Directions
Give every line of the material again, exactly as written.

Data section

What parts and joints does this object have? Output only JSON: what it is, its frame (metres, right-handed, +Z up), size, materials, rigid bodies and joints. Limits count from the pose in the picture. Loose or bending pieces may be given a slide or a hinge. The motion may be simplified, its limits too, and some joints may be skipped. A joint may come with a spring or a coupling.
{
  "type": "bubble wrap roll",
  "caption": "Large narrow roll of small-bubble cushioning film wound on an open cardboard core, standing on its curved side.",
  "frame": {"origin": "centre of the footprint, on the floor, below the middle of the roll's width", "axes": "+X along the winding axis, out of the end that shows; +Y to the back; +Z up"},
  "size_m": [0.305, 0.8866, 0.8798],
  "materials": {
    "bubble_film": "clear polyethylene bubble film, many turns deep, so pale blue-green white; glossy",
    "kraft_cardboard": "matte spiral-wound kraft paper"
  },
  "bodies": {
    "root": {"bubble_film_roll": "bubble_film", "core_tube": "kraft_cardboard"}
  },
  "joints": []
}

The response
What parts and joints does this object have? Output only JSON: what it is, its frame (metres, right-handed, +Z up), size, materials, rigid bodies and joints. Limits count from the pose in the picture. Loose or bending pieces may be given a slide or a hinge. The motion may be simplified, its limits too, and some joints may be skipped. A joint may come with a spring or a coupling.
{
  "type": "bubble wrap roll",
  "caption": "Large narrow roll of small-bubble cushioning film wound on an open cardboard core, standing on its curved side.",
  "frame": {"origin": "centre of the footprint, on the floor, below the middle of the roll's width", "axes": "+X along the winding axis, out of the end that shows; +Y to the back; +Z up"},
  "size_m": [0.305, 0.8866, 0.8798],
  "materials": {
    "bubble_film": "clear polyethylene bubble film, many turns deep, so pale blue-green white; glossy",
    "kraft_cardboard": "matte spiral-wound kraft paper"
  },
  "bodies": {
    "root": {"bubble_film_roll": "bubble_film", "core_tube": "kraft_cardboard"}
  },
  "joints": []
}